Four days after the Vatican recognized Palestine as a state, the Pope canonized two Palestinian saints. Is the Pope making his preferences known in the dispute in the Middle East? Much as the international left and the media would hope so, a closer read would indicate no—that much more than that, and much greater subtleties, are afoot. For those seeking to understand, a good place to start is The Wall Street Journal‘s profile of one of the newly-canonized saints:
Mariam Baouardy was born into a Greek-Catholic family in Nazareth in 1846. Orphaned at two years of age, she was adopted by her uncle who, in 1854, moved to Alexandria, Egypt. Unknown to her, she was secretly engaged to be married at 12. She canceled the engagement by cutting off her hair, angering her aunt and uncle, who confined her to household servitude. Knowing her anguish, another servant invited her to renounce her faith. When she refused, she was struck with a scimitar and left for dead in the street. After recovering and working as a domestic servant in Alexandria, Jerusalem and Beirut, she entered the Sisters of Saint Joseph of the Apparition in 1865.
During the canonization ceremony at the start of Mass, Cardinal Angelo Amato, prefect of the Congregation for the Causes of Saints, recalled that St. Mariam had been nearly killed in an attempt to force her to convert to Islam. The liturgy also included a prayer for “persecuted Christians.”

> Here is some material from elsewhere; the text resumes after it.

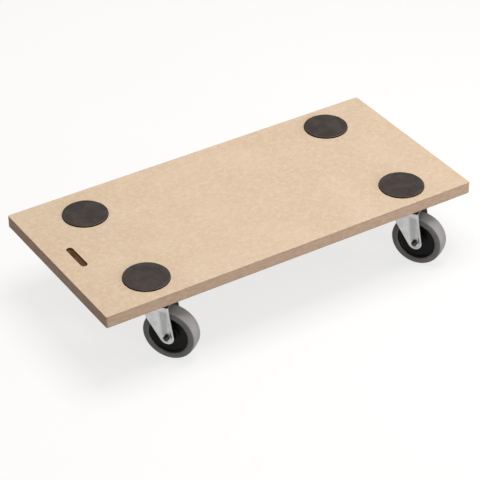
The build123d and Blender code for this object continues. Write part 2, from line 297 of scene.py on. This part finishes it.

So, the Pope has canonized two Palestinian saints, but one of them turns out to have been the victim of an attempted forced marriage and an attempted forced conversion at knifepoint. Both saints were, of course, religious minorities. And while the Pope himself was, according to the Journal, mute on the modern implications, the liturgy could not have been said without his approval.
As we wrote last week, Papal diplomacy is very subtle. On the one hand, Francis has recently spoken out more forcefully than any Catholic leader has in a generation against religious persecution in the Middle East, naming the Armenian genocide a genocide and the war against ISIS a just war. On the other hand, he has recognized Palestine. Now this gesture—which gives the Palestinian people, as was reported, a further measure of legitimacy, but points toward a very different Palestine than there is today.
The Catholic Church is, among other things, the West’s oldest diplomatic institution. Its workings, and its diplomacy, are complicated and multi-faceted. A media less obsessed with the “narrative” could do a good service explicating it. As Patrick Brennan and Ellen Carmichael have been pointing out over at National Review, there’s been an especial amount of confusion in the press lately regarding the Pope’s comments to Mahmoud Abbas, which basically amount, in both the grammatical and metaphorical senses, to a subjunctive command to be a man of peace.
Insofar as there has been a common thread lately in the Pope’s actions and gestures, it seems to be that he and the Church would like to see a free and dignified Palestine, but also one that is at peace and that tolerates the rights of its citizens, including Christians, to live and worship as they wish.
That’s not so terribly controversial. But then again, that’s not so fun to report, either.